Когда я наконец поймала его за руку, он долго увиливал от ответа на вопрос, как долго продолжаются эти отношения, — у меня было подозрение, что все началось еще до маминого Альцгеймера. Даже в том, как он признался, был весь отец. В июне прошлого года я позвонила ему домой, и трубку сняла женщина.

— Это Ханна? — спросила она, слегка обескуражив меня.

— Э… да. А с кем я говорю?

— Я друг вашего отца, меня зовут Эдит. Жду с нетерпением встречи с вами, когда приедете в следующий раз навестить Джона.

Джона.

Когда она передала трубку отцу, его голос звучал, как мне показалось, испуганно.

— Это была Эдит, — сказал он.

— Она представилась. И сказала, что она твой друг.

— Да, это так.

— Просто друг?

— Пауза.

— Нет, чуть больше чем друг.

— Мне с трудом удалось сдержать смех.

— Я приятно удивлена, отец. В твоем возрасте большинство мужчин уже выходят из большого спорта. А ты…

— Это началось только после того, как с твоей мамой…

— Конечно, я даже не сомневаюсь. В любом случае, мне совершенно все равно.

— Значит, ты не расстроена?

— Просто было бы лучше, если бы ты рассказал мне об этом чуть раньше.

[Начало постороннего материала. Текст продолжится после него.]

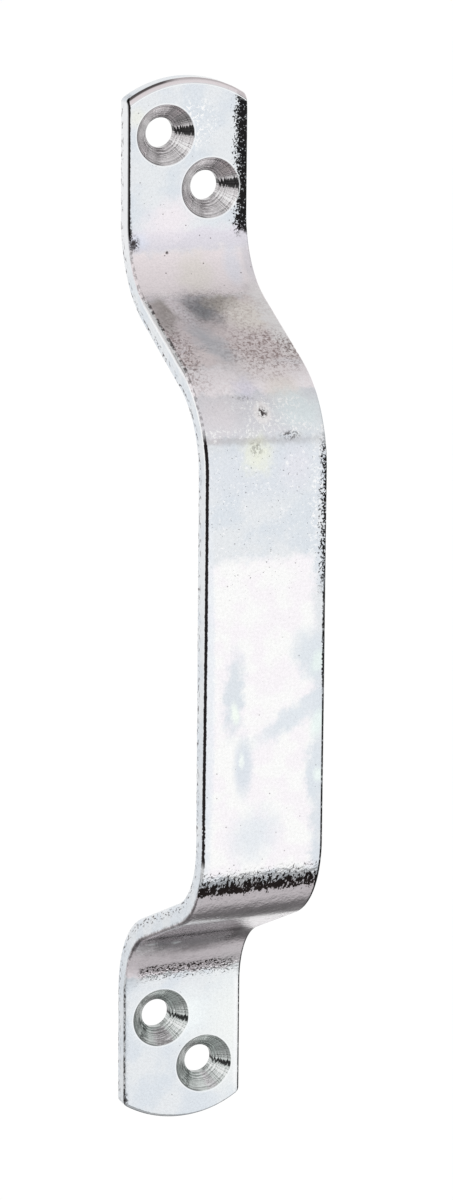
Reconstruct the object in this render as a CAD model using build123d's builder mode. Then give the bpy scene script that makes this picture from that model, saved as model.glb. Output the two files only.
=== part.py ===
from build123d import *

import os
from math import radians, sqrt, tan

os.makedirs("parts", exist_ok=True)

# Cranked gate pull handle: one piece of flat steel strip, bent so that both feet lie on the gate and
# the grip stands clear of it. All sizes are in millimetres and degrees.

# The strip that it is bent from
strip_width = 25.0
strip_thickness = 4.5
edge_radius = 0.6

# The bends
overall_length = 213.0
foot_flat_length = 27.5
finger_clearance = 40.5
leg_angle = 65.0
inner_bend_radius = 16.0

# The cropped ends of the feet
end_arc_radius = 22.0
end_corner_radius = 1.5

# The countersunk screw holes, two in each foot, set on a diagonal
screw_hole_radius = 3.0
countersink_radius = 6.0
countersink_angle = 90.0
hole_spacing_across = 9.4
hole_spacing_along = 10.9
outer_hole_to_end = 10.9

# Heights of the corners of the strip's middle line, measured from the middle of the handle
half_length = overall_length / 2
middle_bend_radius = inner_bend_radius + strip_thickness / 2
bend_setback = middle_bend_radius * tan(radians(leg_angle / 2))
foot_corner_height = half_length - foot_flat_length - bend_setback
grip_corner_height = foot_corner_height - finger_clearance / tan(radians(leg_angle))

# Depths of the strip's middle line: the backs of the feet lie on the gate at zero
foot_depth = -strip_thickness / 2
grip_depth = foot_depth - finger_clearance
overall_depth = finger_clearance + strip_thickness

# Heights of the holes, and where the rounded end meets the side of the strip
outer_hole_height = half_length - outer_hole_to_end
inner_hole_height = outer_hole_height - hole_spacing_along
half_width = strip_width / 2
shoulder_height = half_length - (end_arc_radius - sqrt(end_arc_radius**2 - half_width**2))

# The origin is on the gate's surface, midway between the two screw holes of the upper foot
middle_height = -(outer_hole_height + inner_hole_height) / 2
side_view = Plane(origin=(0, 0, middle_height), x_dir=(0, 1, 0), z_dir=(1, 0, 0))
foot_front = Plane(origin=(0, -strip_thickness, middle_height), x_dir=(1, 0, 0), z_dir=(0, -1, 0))

with BuildPart() as pull_handle:
    # The bent strip, seen from the side
    with BuildSketch(side_view):
        with BuildLine():
            FilletPolyline(
                (foot_depth, -half_length),
                (foot_depth, -foot_corner_height),
                (grip_depth, -grip_corner_height),
                (grip_depth, grip_corner_height),
                (foot_depth, foot_corner_height),
                (foot_depth, half_length),
                radius=middle_bend_radius,
            )
        trace(line_width=strip_thickness)
    extrude(amount=half_width, both=True)

    # The ends of the feet, cropped to a shallow arc with small rounded corners
    with BuildSketch(foot_front) as outline:
        with BuildLine():
            ThreePointArc((half_width, shoulder_height), (0, half_length), (-half_width, shoulder_height))
            Line((-half_width, shoulder_height), (-half_width, -shoulder_height))
            ThreePointArc((-half_width, -shoulder_height), (0, -half_length), (half_width, -shoulder_height))
            Line((half_width, -shoulder_height), (half_width, shoulder_height))
        make_face()
        fillet(outline.vertices(), end_corner_radius)
    extrude(amount=overall_depth, both=True, mode=Mode.INTERSECT)

    # The edges all round the front and the back, rounded by rolling and cropping
    across = pull_handle.edges().filter_by(Axis.X)
    through = pull_handle.edges().filter_by(Axis.Y)
    fillet(pull_handle.edges() - across - through, edge_radius)

    # The screw holes: the outer one is on the left of the upper foot and on the right of the lower foot
    half_spacing = hole_spacing_across / 2
    hole_places = [
        (-half_spacing, outer_hole_height),
        (half_spacing, inner_hole_height),
        (-half_spacing, -inner_hole_height),
        (half_spacing, -outer_hole_height),
    ]
    with Locations(foot_front):
        with Locations(*hole_places):
            CounterSinkHole(
                radius=screw_hole_radius,
                counter_sink_radius=countersink_radius,
                counter_sink_angle=countersink_angle,
            )

pull_handle.part.label = "pull_handle"
export_step(pull_handle.part, "parts/pull_handle.step")
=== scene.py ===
import math
from types import SimpleNamespace

import bmesh
import bpy
import numpy as np
from mathutils import Matrix, Vector, noise


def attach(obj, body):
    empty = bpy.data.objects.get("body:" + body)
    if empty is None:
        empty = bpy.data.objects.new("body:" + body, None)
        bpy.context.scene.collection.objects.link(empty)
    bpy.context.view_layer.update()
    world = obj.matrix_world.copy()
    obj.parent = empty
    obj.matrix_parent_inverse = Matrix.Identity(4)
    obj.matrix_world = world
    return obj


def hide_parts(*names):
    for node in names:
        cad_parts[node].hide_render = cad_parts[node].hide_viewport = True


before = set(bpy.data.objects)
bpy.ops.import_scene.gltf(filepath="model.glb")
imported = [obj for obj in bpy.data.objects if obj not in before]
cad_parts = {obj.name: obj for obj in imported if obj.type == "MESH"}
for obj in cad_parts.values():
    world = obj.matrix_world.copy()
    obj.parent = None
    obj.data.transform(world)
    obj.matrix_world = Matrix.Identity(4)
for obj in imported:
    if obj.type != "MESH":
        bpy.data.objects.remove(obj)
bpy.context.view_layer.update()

MM = 0.001

# The strip that the handle is bent from
strip_width = 25.0 * MM
strip_thickness = 4.5 * MM
left_edge_radius = 0.85 * MM
right_edge_radius = 0.4 * MM

# The bends
overall_length = 213.0 * MM
foot_flat_length = 27.5 * MM
finger_clearance = 40.5 * MM
leg_angle = math.radians(65.0)
inner_bend_radius = 16.0 * MM

# The cropped ends and the screw holes
end_arc_radius = 22.0 * MM
end_corner_radius = 1.5 * MM
screw_hole_radius = 3.0 * MM
countersink_radius = 6.0 * MM
rim_break = 0.12 * MM
rim_border = 0.28 * MM
groove_depth = 0.004 * MM
hole_spacing_across = 9.4 * MM
hole_spacing_along = 10.9 * MM
outer_hole_to_end = 10.9 * MM

# The front's surface: soft waves, the steel's grain, shoulders beside the right edge of the upper foot and of
# the grip, and a bevel at the upper end. The last three give their reach in from the edge, their slope, and
# the length over which it sets in.
wave_depth = 0.012 * MM
grain_depth = 0.1 * MM
foot_shoulder = (2.6 * MM, 0.03, 0.8 * MM)
grip_shoulder = (1.7 * MM, 0.04, 0.8 * MM)
end_bevel = (1.14 * MM, 0.75, 0.14 * MM)

# Rings of the front's border, by how far in from the edge they lie: the second is where the bevel starts
border_insets = (1.42 * MM, end_bevel[0], 1.0 * MM)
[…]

— Да это случилось совсем недавно.

— Господи, почему он всегда так мучительно выкладывает правду? Именно его скрытность и неспособность разом высказаться начистоту и спровоцировала глубокий конфликт между нами тридцать лет назад. Вот и сейчас я уже была готова вспылить и бросить трубку, но потом подумала, что в возрасте восьмидесяти двух лет отец вряд ли исправится. Так уж он был устроен. Не нравится — не берите.